Von Jan Michael Marchart

Politik

SPÖ-Chef Kern steht vor der Aufgabe, seine Partei zu reformieren. Diese steht ihm dabei am meisten im Weg.


Wien. Christian Kern ist keiner, den man sich als Oppositionspolitiker vorstellt. Es gibt nicht wenige in der Partei, die ihn in dieser Rolle skeptisch betrachten. Viel zu lange hatte der Manager Führungspositionen inne, in staatsnahen Betrieben wie den Bundesbahnen oder in den vergangenen 17 Monaten, als er die Geschicke des Landes als Kanzler leitete.

Bis vor wenigen Wochen hatte sich nicht einmal Kern selbst ausgemalt, sich in der ungewohnten Rolle des Oppositionsführers wiederzufinden. Als Zuschauer von Schwarz und Blau, der auf Patzer hoffen muss, und darauf, dass seine Partei dann auch das Bein im richtigen Moment weit genug ausgestreckt hält, um die Koalition ins Stolpern zu bringen. Dafür wirkt die SPÖ aber noch zu instinktlos.

Es ist in der Partei unbestritten, dass sich die SPÖ neu aufstellen muss. Kern steht vor der Aufgabe, den roten Parteiapparat umzukrempeln. Dafür muss er die wenig flexiblen Strukturen der SPÖ überwinden. Kern versuchte es im Jänner mit frischem Wind in Form seines Plan A. Doch die Partei ist in weiten Teilen strukturkonservativ. Mit der Rasanz der gesellschaftlichen Entwicklungen wirkt die SPÖ immer altmodischer.

Den Wandel am Arbeitsmarkt hat die Sozialdemokratie im Wahlkampf selbst unterspielt. Die traditionelle Forderung nach Vermögenssteuern ist für rote Parteichefs längst keine Pflicht mehr und die Wertschöpfungsabgabe im Hinblick auf die Robotisierung ist aus Kerns Wortschatz gänzlich verschwunden. Jüngere Wähler erreicht die SPÖ kaum und die Mitgliederzahlen schrumpfen und schrumpfen. Die Jubelstimmung im Wahlkampfzelt in Wien zeigte aber, dass selbst beim Verlust der Kanzlerschaft und allem sonstigen Ungemach zumindest im eigenen Kreis Freude aufkommen kann. Hauptsache, das Wahlergebnis in der eigenen Umgebung passt. Dass die meisten westlichen Landesparteien demoliert oder längst im Auflösen begriffen sind, kümmerte damals niemanden sonderlich.

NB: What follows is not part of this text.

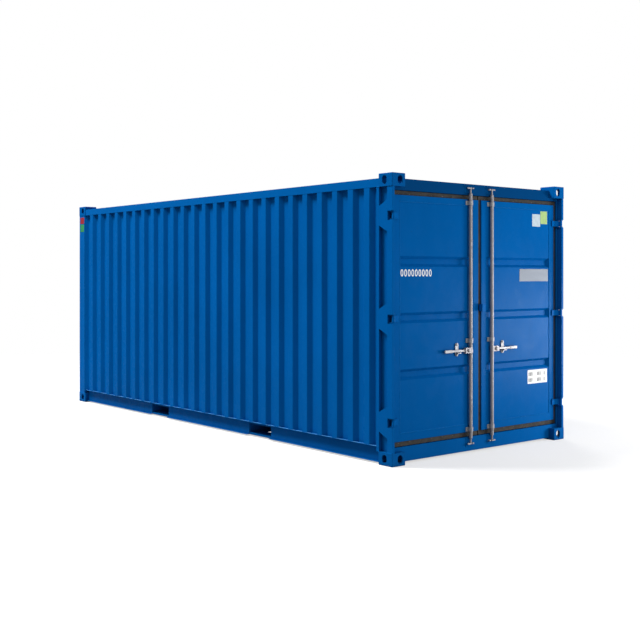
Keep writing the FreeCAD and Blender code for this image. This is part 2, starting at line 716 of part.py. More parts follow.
def gasket(centre_reach):
    """Four rubber strips round a leaf; the centre strip is left out at zero reach."""
    d0 = DOOR_PLANE + GASKET_SETBACK
    d1 = d0 + GASKET_DEPTH
    outer = -DOORWAY_X + GASKET_CLEARANCE
    low = SILL_LIP_TOP + GASKET_CLEARANCE
    high = HEADER_BOTTOM - GASKET_CLEARANCE
    strips = [door_box(outer, leaf_x0, d0, d1, low, high),
              door_box(leaf_x0 + GASKET_JOINT, leaf_x1, d0, d1, low, LEAF_BOTTOM),
              door_box(leaf_x0 + GASKET_JOINT, leaf_x1, d0, d1, LEAF_TOP, high)]
    if centre_reach:
        strips.append(door_box(leaf_x1 + GASKET_JOINT, leaf_x1 + GASKET_JOINT + centre_reach,
                               d0, d1, low, high))
    return Part.makeCompound(strips)


def hinge_blade(z):
    """Cranked blade from the pin to the face of the hinge-side stile."""
    half = NOTCH_HEIGHT / 2 - LUG_THICKNESS - KNUCKLE_END_CLEARANCE
    t = BLADE_THICKNESS
    face_x = leaf_x0
    crank_end = -PIN_X + BLADE_CRANK_RUN + BLADE_CRANK_END
    path = [(-PIN_X, door_y(PIN_FROM_END)),
            (-PIN_X + BLADE_CRANK_RUN, door_y(PIN_FROM_END + BLADE_CRANK_DEPTH)),
            (crank_end, door_y(DOOR_PLANE - t)),
            (face_x + BLADE_LAP, door_y(DOOR_PLANE - t))]
    arm = prism_z(thicken(path, t), z - half, z + half)
    centre = V(-PIN_X, door_y(PIN_FROM_END), z - half)
    knuckle = rod(KNUCKLE_RADIUS, centre, V(0, 0, 1), 2 * half)
    bore = rod(PIN_RADIUS + PIN_CLEARANCE, centre, V(0, 0, 1), 2 * half)
    return union(arm, knuckle).cut(bore)


def rod_guide(z):
    """Bracket that carries the lock rod on the leaf face."""
    half = GUIDE_HEIGHT / 2
    foot = door_box(-ROD_X - GUIDE_WIDTH / 2, -ROD_X + GUIDE_WIDTH / 2,
                    DOOR_PLANE - GUIDE_WALL, DOOR_PLANE, z - half, z + half)
    radius = ROD_RADIUS + GUIDE_CLEARANCE
    centre = V(-ROD_X, door_y(ROD_D), z - half)
    collar = rod(radius + GUIDE_WALL, centre, V(0, 0, 1), GUIDE_HEIGHT)
    cheeks = door_box(-ROD_X - radius - GUIDE_WALL, -ROD_X + radius + GUIDE_WALL,
                      ROD_D, DOOR_PLANE, z - half, z + half)
    bore = rod(radius, centre, V(0, 0, 1), GUIDE_HEIGHT)
    leaf_side = door_box(-ROD_X - GUIDE_WIDTH / 2, -ROD_X + GUIDE_WIDTH / 2,
                         DOOR_PLANE, leaf_back, z - half, z + half)
    return union(foot, collar, cheeks).cut([bore, leaf_side])


def handle_catch():
    """Round-ended plate with a saddle under the handle, open to the front and above."""
    middle = -ROD_X - CATCH_FROM_ROD
    radius = CATCH_WIDTH / 2
    x0, x1 = middle - radius, middle + radius
    d0 = DOOR_PLANE - CATCH_PLATE
    centre_z = HANDLE_Z + CATCH_ABOVE_HANDLE
    half = CATCH_HEIGHT / 2 - radius
    plate = door_box(x0, x1, d0, DOOR_PLANE, centre_z - half, centre_z + half)
    ends = [rod(radius, V(middle, door_y(d0), centre_z + s * half), V(0, 1, 0), CATCH_PLATE) for s in (-1, 1)]
    top = HANDLE_Z - HANDLE_HEIGHT / 2 - CATCH_CLEARANCE
    saddle = door_box(x0, x1, DOOR_PLANE - CATCH_REACH, DOOR_PLANE, top - CATCH_SADDLE_THICKNESS, top)
    return union(plate, ends[0], ends[1], saddle)


stiles = [stile(leaf_x0), stile(leaf_x1 - STILE_WIDTH)]
rails = [leaf_rail(LEAF_BOTTOM, LEAF_BOTTOM + LEAF_BOTTOM_RAIL),
         leaf_rail(LEAF_TOP - LEAF_TOP_RAIL, LEAF_TOP)]
export_pair("leaf_stiles", Part.makeCompound(stiles))
export_pair("leaf_rails", Part.makeCompound(rails))
export_pair("leaf_panel", leaf_panel())
export_pair("hinge_blades", Part.makeCompound([hinge_blade(z) for z in HINGE_HEIGHTS]))
export_pair("rod_guides", Part.makeCompound([rod_guide(z) for z in GUIDE_HEIGHTS]))
export_pair("handle_catch", handle_catch())
export("leaf_gasket_left", gasket(0))
centre_reach = LEAF_GAP_HALF + GASKET_CENTRE_REACH - GASKET_JOINT
export("leaf_gasket_right", mirror_x(gasket(centre_reach)))

block = door_box(-GASKET_CENTRE_REACH, BLOCK_WIDTH - GASKET_CENTRE_REACH,
                 DOOR_PLANE - BLOCK_DEPTH, DOOR_PLANE, BLOCK_BOTTOM, BLOCK_TOP)
export("overlap_block", block)
plate_x1 = LEAF_OUTER_X - PLATE_FROM_HINGE_EDGE
plate_back = DOOR_PLANE + PANEL_SETBACK
export("data_plate", door_box(plate_x1 - PLATE_WIDTH, plate_x1, plate_back - PLATE_THICKNESS, plate_back,
                              PLATE_BOTTOM, PLATE_TOP))


# --------------------------------------------------------------------- lock gear
def cam(z):
    """Flat cam at one end of the rod, pointing the same way as the handle."""
    return door_box(-ROD_X - CAM_REACH, -ROD_X + NECK_RADIUS, ROD_D - CAM_DEPTH / 2, ROD_D + CAM_DEPTH / 2,
                    z - CAM_HEIGHT / 2, z + CAM_HEIGHT / 2)


def clevis():
    """Hub on the rod with two cheeks and a pivot for the handle."""
    z0, z1 = HANDLE_Z - HUB_HEIGHT / 2, HANDLE_Z + HUB_HEIGHT / 2
    inner = HANDLE_THICKNESS / 2 + HANDLE_SIDE_CLEARANCE
    outer = inner + CLEVIS_PLATE
    end = -PIVOT_X - CLEVIS_PAST_PIVOT
    block = door_box(end, -ROD_X, CLEVIS_D - outer, CLEVIS_D + outer, z0, z1)
    slot = door_box(end, -ROD_X - CLEVIS_ROOT, CLEVIS_D - inner, CLEVIS_D + inner, z0, z1)
    hub = rod(HUB_RADIUS, V(-ROD_X, door_y(ROD_D), z0), V(0, 0, 1), HUB_HEIGHT)
    pivot = rod(PIVOT_RADIUS, V(-PIVOT_X, door_y(CLEVIS_D - outer - PIVOT_HEAD), HANDLE_Z), V(0, 1, 0),
                2 * (outer + PIVOT_HEAD))
    return union(hub, block.cut(slot), pivot)


def lock_rod():
    """Round rod with a thin neck and a cam at each end and a clevis that carries the handle."""
    up = V(0, 0, 1)
    length = ROD_TOP - ROD_BOTTOM
    neck = rod(NECK_RADIUS, V(-ROD_X, door_y(ROD_D), ROD_BOTTOM), up, length)
    bar = rod(ROD_RADIUS, V(-ROD_X, door_y(ROD_D), ROD_BOTTOM + NECK_LENGTH), up, length - 2 * NECK_LENGTH)
    return union(neck, bar, clevis(), cam(LOW_CAM_Z), cam(TOP_CAM_Z))


def handle():
    """Flat lever that turns in the rod's clevis and ends in a thicker grip."""
    half = HANDLE_THICKNESS / 2
    toward = V(0, 1, 0)
    tip = -ROD_X - HANDLE_TIP
    centre = V(-PIVOT_X, door_y(CLEVIS_D - half), HANDLE_Z)
    boss = rod(HANDLE_BOSS, centre, toward, HANDLE_THICKNESS)
    lever = door_box(tip + GRIP_EDGE_RADIUS, -PIVOT_X, CLEVIS_D - half, CLEVIS_D + half,
                     HANDLE_Z - HANDLE_HEIGHT / 2, HANDLE_Z + HANDLE_HEIGHT / 2)
    grip = door_box(tip, tip + GRIP_LENGTH, CLEVIS_D - GRIP_THICKNESS / 2, CLEVIS_D + GRIP_THICKNESS / 2,
                    HANDLE_Z - GRIP_HEIGHT / 2, HANDLE_Z + GRIP_HEIGHT / 2)
    grip = grip.makeFillet(GRIP_EDGE_RADIUS, grip.Edges)
    bore = rod(PIVOT_RADIUS + PIVOT_CLEARANCE, centre, toward, HANDLE_THICKNESS)
    return union(boss, lever, grip).cut(bore)


def keeper(cam_z, inward):
    """Plate on the doorway frame behind one cam, with a tab on the side away from the cam."""
    half = KEEPER_WIDTH / 2
    z0, z1 = sorted((cam_z - inward * KEEPER_AWAY_FROM_LEAF, cam_z + inward * KEEPER_TOWARDS_LEAF))
    plate = door_box(-ROD_X - half, -ROD_X + half, DOOR_PLANE - KEEPER_PLATE, DOOR_PLANE, z0, z1)
    tab = door_box(-ROD_X + KEEPER_TAB_START, -ROD_X + KEEPER_TAB_END, ROD_D - CAM_DEPTH / 2, DOOR_PLANE,
                   cam_z - CAM_HEIGHT / 2, cam_z + CAM_HEIGHT / 2)
    return union(plate, tab)


low_keeper = keeper(LOW_CAM_Z, 1)
high_keeper = keeper(TOP_CAM_Z, -1)
export("cam_keepers_bottom", low_keeper, mirror_x(low_keeper))
export("cam_keepers_top", high_keeper, mirror_x(high_keeper))
export_pair("lock_rod", lock_rod())
export_pair("handle", handle())
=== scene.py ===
import bpy
import bmesh
import math
from mathutils import Matrix, Vector


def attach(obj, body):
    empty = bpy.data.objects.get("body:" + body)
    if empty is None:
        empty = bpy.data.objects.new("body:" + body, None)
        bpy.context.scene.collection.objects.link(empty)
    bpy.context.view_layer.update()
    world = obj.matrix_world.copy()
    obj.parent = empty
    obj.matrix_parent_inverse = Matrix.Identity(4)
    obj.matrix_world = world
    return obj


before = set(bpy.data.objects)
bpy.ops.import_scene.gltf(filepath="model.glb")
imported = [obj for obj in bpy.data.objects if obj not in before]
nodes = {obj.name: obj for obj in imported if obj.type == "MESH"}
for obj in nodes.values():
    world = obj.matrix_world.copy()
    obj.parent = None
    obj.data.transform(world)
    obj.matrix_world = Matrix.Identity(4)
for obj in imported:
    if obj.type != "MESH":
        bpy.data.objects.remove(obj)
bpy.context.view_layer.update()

# Lengths are in metres. The doors face -Y, and "left" is at -X, as seen by a
# person who faces the doors.

# ------------------------------------------------------------------ CAD places
HALF_W = 1.219
HALF_L = 3.029
TOP = 2.591
DOOR_Y = -HALF_L + 0.066
PANEL_Y = DOOR_Y + 0.003
ROD_X = 0.152
CATCH_X = ROD_X + 0.174
PIVOT_X = 0.196
CLEVIS_Y = -HALF_L + 0.039
HANDLE_Z = 0.976
CATCH_Z = HANDLE_Z + 0.012
PIN_X = HALF_W - 0.031
PIN_Y = -HALF_L + 0.016
HINGE_HEIGHTS = (0.383, 1.299, 2.215)
LUG_HALF_HEIGHT = 0.040
GUIDE_HEIGHTS = (0.227, 1.067, 2.369)
LEAF_X0, LEAF_X1 = 0.023, 1.130
LEAF_Z0, LEAF_Z1 = 0.201, 2.403
KEEPER_SPANS = ((0.062, 0.140), (2.461, 2.539))
CAM_HEIGHTS = (0.092, 2.509)
CASTING_HEIGHT = 0.118
POST_FACE_X = HALF_W - 0.004
POST_FACE_Y = HALF_L - 0.004
RAIL_TOP_Z = 0.1618
SIDES = (("left", -1), ("right", 1))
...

Die Suche nach sich selbst

Mitte, mitte-rechts, mitte-links oder einfach "nur" links - die SPÖ sucht nach sich selbst. Bis Dienstagmittag ist das SPÖ-Präsidium im Gartenhotel Altmannsdorf auf Klausur und bespricht ihre Strategie für die Opposition. Diese wird mit einer inhaltlichen und strukturellen Veränderung verbunden sein. In einem ersten Schritt stellte sich Kern an die Spitze aller Parteiteile: Klub, Partei und Renner-Institut, die rote Akademie, die er von Alfred Gusenbauer übernahm. Wohl auch, um mehr Einfluss zu bekommen. Zuletzt arbeiteten Kanzleramt, Klub und Partei mehr gegen- als füreinander.

Kern scheint eher einen linkeren Kurs einschlagen zu wollen. "Die ÖVP hat sich längst zu einer rechtspopulistischen Partei entwickelt", sagte er am Wochenende der "Tiroler Tageszeitung". Die SPÖ wolle eine progressive Partei sein und künftig das Mitte- und Mitte-Links-Spektrum abdecken. Soll heißen: Für die Grün-Wähler, die zuletzt SPÖ gewählt haben, ein dauerhaftes Angebot machen.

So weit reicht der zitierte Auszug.